On November 1, just after the stroke of midnight when the site opened up for the start of the challenge I enter the first 45 words of my novel, other than the working title. For the rest of the first week the words came in fits and starts due to having just moved to our new address and such. Thankfully my husband was seriously understanding when it came to all of this.
I worked some days just a few hours, others saw me at the computer 8 hours or more. Then there were the long nights where sleep just could not crawl past a burst of inspiration no matter how annoyed the cats got. I almost cried with relief when I passed my 2004 record. Then I nearly cried in frustration when ‘real life’ tried to encroach on my waning writing time. Gritting my teeth I pushed toward the golden goal, 50,000 words – the minimum words to actually qualify as a Novel versus a Novella or Short Story(that’s how the goal was set).

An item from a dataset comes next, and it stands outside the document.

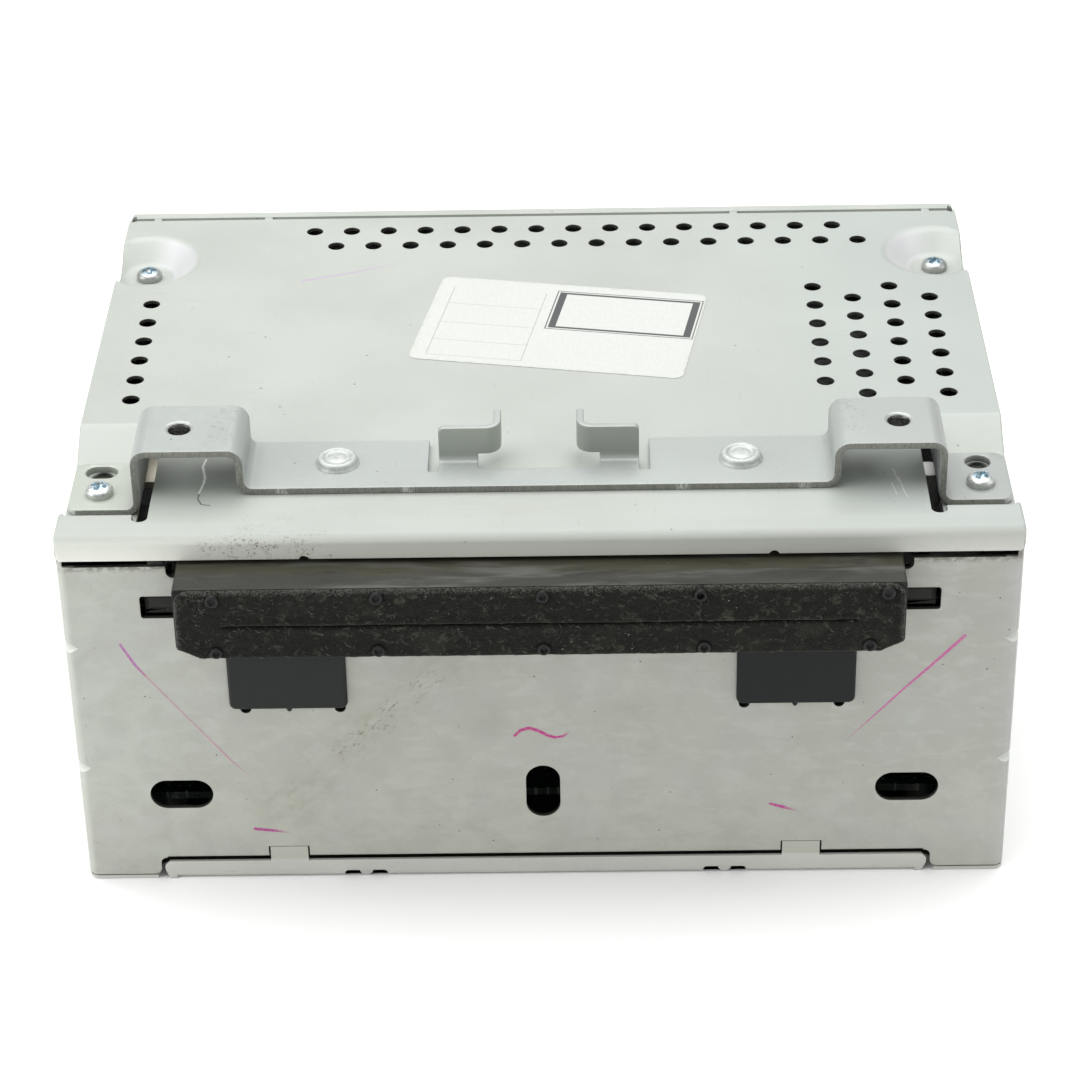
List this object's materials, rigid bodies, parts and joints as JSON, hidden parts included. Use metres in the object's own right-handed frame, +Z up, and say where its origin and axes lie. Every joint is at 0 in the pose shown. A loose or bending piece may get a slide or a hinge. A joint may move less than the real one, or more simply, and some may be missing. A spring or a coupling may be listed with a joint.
{
  "type": "car disc player module",
  "caption": "Slot-loading car CD player module: sheet-steel case, felt-lined disc mouth, strap bracket, and the loading and playing mechanism inside.",
  "frame": {"origin": "centre of the footprint on the plane of the bottom face", "axes": "+Z up, -Y out of the disc mouth (front), +X to the right seen from the front"},
  "size_m": [0.1836, 0.1482, 0.0894],
  "materials": {
    "zinc_sheet": "satin zinc-plated sheet",
    "bracket_steel": "satin zinc-plated strip with sheared edges",
    "mech_steel": "satin plated sheet",
    "bright_steel": "bright turned or drawn steel",
    "screw_steel": "plated screw",
    "motor_steel": "drawn motor can",
    "spring_steel": "spring wire",
    "frame_plastic": "fine-textured black moulding",
    "felt": "dense black felt",
    "paper": "blank ruled paper label",
    "black_plastic": "black moulding",
    "ivory_plastic": "ivory acetal",
    "white_plastic": "white nylon",
    "rubber": "moulded rubber",
    "board_green": "lacquered circuit board",
    "chip_black": "component bodies",
    "gold_pins": "plated contact pins",
    "ribbon_film": "flat flexible film cable",
    "lens": "clear objective lens"
  },
  "bodies": {
    "case": {"top_cover": "zinc_sheet", "chassis_frame": "zinc_sheet", "bottom_cover": "zinc_sheet", "rear_panel": "zinc_sheet", "rear_rim": "zinc_sheet", "strap_bracket": "bracket_steel", "clinch_buttons": "bright_steel", "bracket_screws": "screw_steel", "cover_screws": "screw_steel", "side_screws": "screw_steel", "bottom_screws": "screw_steel", "mouth_frame": "frame_plastic", "felt_surround": "felt", "heat_stakes": "frame_plastic", "paper_label": "paper", "mechanism_deck": "mech_steel", "mechanism_top_plate": "mech_steel", "disc_guide": "black_plastic", "loading_motor": "motor_steel", "gear_plate": "ivory_plastic", "gear_axle": "bright_steel", "roller_arm_pins": "bright_steel", "guide_post": "white_plastic", "clamp_arm_pin": "bright_steel", "clamp_springs": "spring_steel", "traverse_base": "mech_steel", "guide_rods": "bright_steel", "spindle_motor": "motor_steel", "sled_motor": "motor_steel", "suspension_rails": "zinc_sheet", "rubber_dampers": "rubber", "suspension_springs": "spring_steel", "main_board": "board_green", "board_screws": "screw_steel", "board_components": "chip_black", "rear_connector": "black_plastic", "connector_pins": "gold_pins", "servo_board": "board_green", "servo_chips": "chip_black", "ribbon_cable": "ribbon_film", "ribbon_socket": "black_plastic"},
    "upper_lip": {"felt_lip_upper": "felt"},
    "lower_lip": {"felt_lip_lower": "felt"},
    "roller_carrier": {"roller_arm": "mech_steel"},
    "feed_roller": {"feed_roller_shaft": "bright_steel", "feed_roller_rubber": "rubber", "feed_roller_gear": "white_plastic"},
    "gear_train": {"reduction_gear": "white_plastic"},
    "motor_pinion": {"loading_motor_pinion": "white_plastic"},
    "spindle": {"turntable": "black_plastic", "turntable_pad": "rubber"},
    "clamp_lever": {"clamp_arm": "mech_steel"},
    "clamper": {"clamper_disc": "black_plastic"},
    "pickup": {"pickup_sled": "black_plastic", "pickup_lens": "lens"},
    "screw": {"lead_screw": "bright_steel"}
  },
  "joints": [
    {"name": "upper_lip_bend", "type": "hinge", "parent": "case", "child": "upper_lip", "pos_m": [0, -0.073, 0.0697], "axis": [1, 0, 0], "range_deg": [0, 60], "stiffness_Nm_per_rad": 0.004},
    {"name": "lower_lip_bend", "type": "hinge", "parent": "case", "child": "lower_lip", "pos_m": [0, -0.073, 0.0623], "axis": [-1, 0, 0], "range_deg": [0, 60], "stiffness_Nm_per_rad": 0.004},
    {"name": "roller_arm_pivot", "type": "hinge", "parent": "case", "child": "roller_carrier", "pos_m": [0, -0.0365, 0.05744], "axis": [1, 0, 0], "range_deg": [0, 12], "stiffness_Nm_per_rad": 0.05, "springref_deg": -28.65},
    {"name": "feed_roller_spin", "type": "hinge", "parent": "roller_carrier", "child": "feed_roller", "pos_m": [0, -0.0505, 0.0614], "axis": [1, 0, 0], "continuous": true},
    {"name": "reduction_gear_spin", "type": "hinge", "parent": "case", "child": "gear_train", "pos_m": [-0.07, -0.04834, 0.06902], "axis": [1, 0, 0], "continuous": true},
    {"name": "motor_pinion_spin", "type": "hinge", "parent": "case", "child": "motor_pinion", "pos_m": [-0.072, -0.03939, 0.06276], "axis": [1, 0, 0], "continuous": true},
    {"name": "turntable_spin", "type": "hinge", "parent": "case", "child": "spindle", "pos_m": [0, 0.0015, 0.0617], "axis": [0, 0, 1], "continuous": true},
    {"name": "clamp_arm_pivot", "type": "hinge", "parent": "case", "child": "clamp_lever", "pos_m": [0, 0.0555, 0.0699], "axis": [1, 0, 0], "range_deg": [0, 4.5]},
    {"name": "clamper_spin", "type": "hinge", "parent": "clamp_lever", "child": "clamper", "pos_m": [0, 0.00142, 0.07095], "axis": [0, 0.0785, 0.9969], "continuous": true},
    {"name": "pickup_slide", "type": "slide", "parent": "case", "child": "pickup", "axis": [1, 0, 0], "range_m": [0, 0.034]},
    {"name": "lead_screw_spin", "type": "hinge", "parent": "case", "child": "screw", "pos_m": [0, 0.0165, 0.0557], "axis": [1, 0, 0], "range_deg": [-5, 4085]}
  ],
  "couplings": [
    {"joint": "reduction_gear_spin", "follows": "feed_roller_spin", "ratio": -1.1667},
    {"joint": "motor_pinion_spin", "follows": "feed_roller_spin", "ratio": 4.0833},
    {"joint": "lead_screw_spin", "follows": "pickup_slide", "rad_per_m": 2094.4}
  ]
}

November 27th I uploaded the words that took my total over the mark at 51,082. I made it, I’d won. I was now officially a Novelist. A legend in my own mind! Over the last remaining days of the challenge I expanded the words to 52,673 with little tweaks and changes. I had my Story and it had a beginning and middle and a Really Good Ending! Woooo HOOOOOO!

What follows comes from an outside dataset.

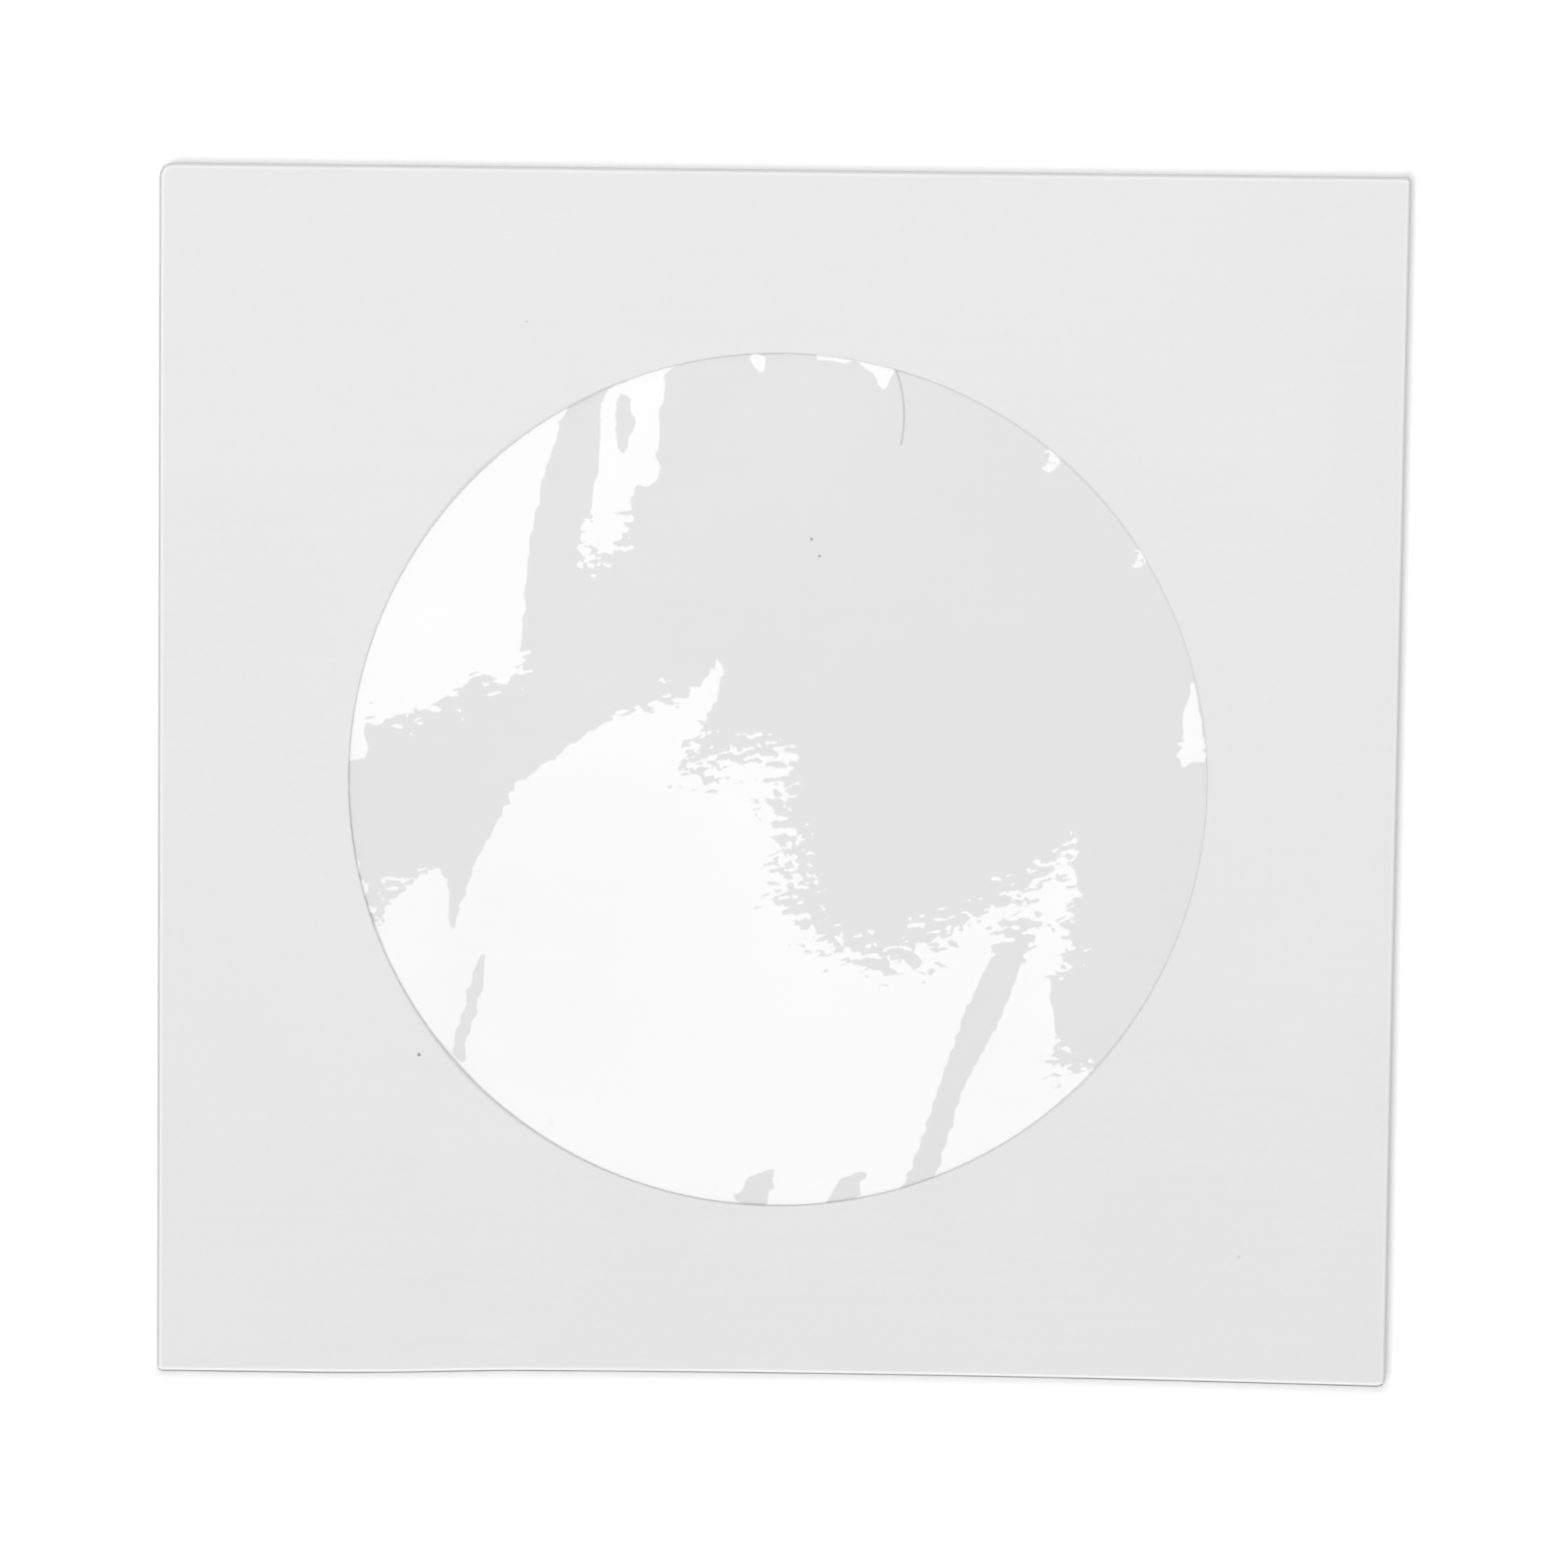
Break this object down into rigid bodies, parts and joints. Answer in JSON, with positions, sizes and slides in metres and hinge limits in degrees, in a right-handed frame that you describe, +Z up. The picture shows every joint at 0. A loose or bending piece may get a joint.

December 1, 2006 the official period of editing began and I began to look at options for possibly submitting my work to a publisher. Now that is another challenge completely. In one respect the fact that I work in a romance base comes in handy. Some of the romance publishers will take unsolicited submissions. Otherwise its a struggle to first find an agent. Barring that its the Vanity Press. What a world.
The snag with the romance publishers is that they are looking for a minimum of 100,000 words – Yikes! Now I have to take my wonderful story and Double the Poor Thing. Okay, let’s be reasonable. A first draft story done in 30 days, there is going to be room for improvement, expansion and all of that lovely stuff. So now at the dawning of the New Year, in between writing in Helium and other work, I’m doing my rewrite and edit and expansion of my wonderful fantasy romance with elves and magic. I’m hoping to have a completed manuscript ready before the next NaNoWriMo challenge is opened for the year.
I’ll keep you posted my dear readers.
May 10th, 2007 at 10:58 am
Congratulations!
September 10th, 2008 at 6:10 pm
Yes, well done on finishing. I know what you mean about editing though. I’m on the final stretch of editing one of my NaNo novels and every time I think I’m ready to send it out I find something else wrong with it.